How can private sector operators play a role in boosting local and regional tourist numbers?

KARAMAGI: Private stakeholders, as members of different tourist associations, try to offer different rates for citizens, residents and regional tourists in order to attract them to the market. Furthermore, they collaborate with the government and other private sector players on various programmes and initiatives, creating awareness of tourism and conservation-related issues. Private players also benefit from cooperation with the public sector to help boost domestic and regional tourism across a range of different segments.

Business visas are currently seen as being uncompetitive compared to other African countries; Tanzania loses out to other regional markets in regards to conferencing and business tourism facilities. The fee differentiation pertains only to park entrance costs, and not to any other per-visitor fees that must be paid by a facility. This can create a challenge, especially in creating attractive packages for the domestic market. The main role of HAT and other associations is to continue to engage with the government, as well as to work with the private sector to make Tanzania an affordable destination for all types of travellers and markets.

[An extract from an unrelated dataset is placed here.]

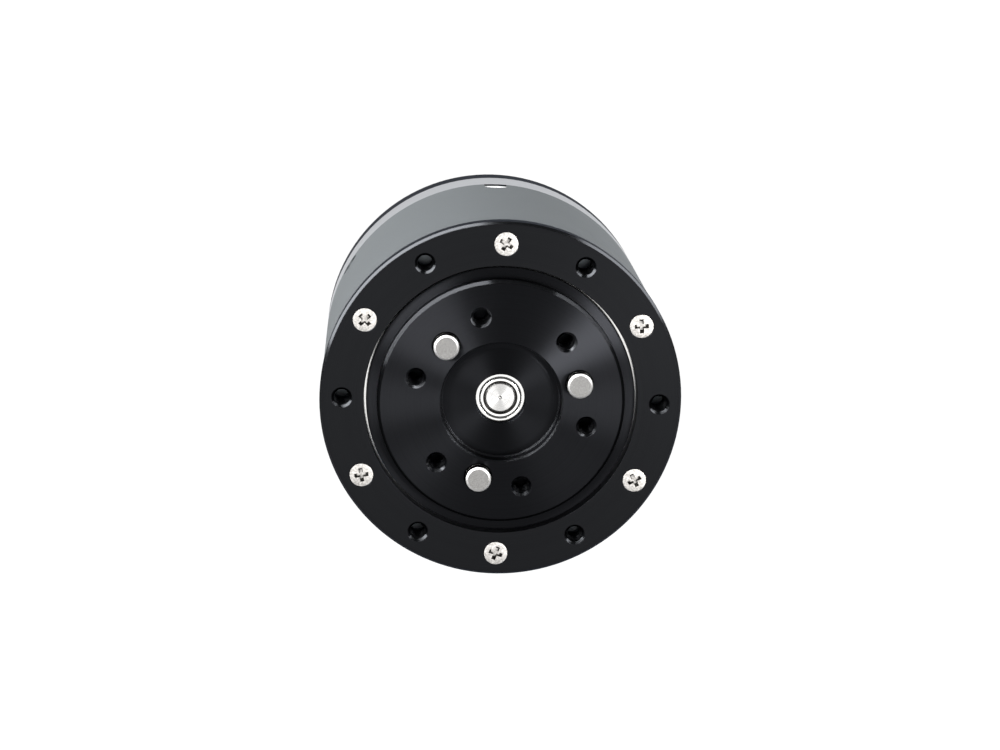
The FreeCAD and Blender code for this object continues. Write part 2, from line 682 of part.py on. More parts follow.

What can be done to improve the investment attractiveness of the tourism sector?

KARAMAGI: There is a great need for quality budget and mid-level budget accommodation facilities in Tanzania. However, the hotel industry is rather expensive due to differing compliance structures, making the investment case for such types of facilities unattractive. There are several taxes, levies and fees in the tourism sector that, if removed, would relieve investors and operators of a large burden, and ultimately result in greater flows of investment. The most important component for the sector, however, is improving public-private dialogue, and ensuring that previously agreed changes and developments are implemented.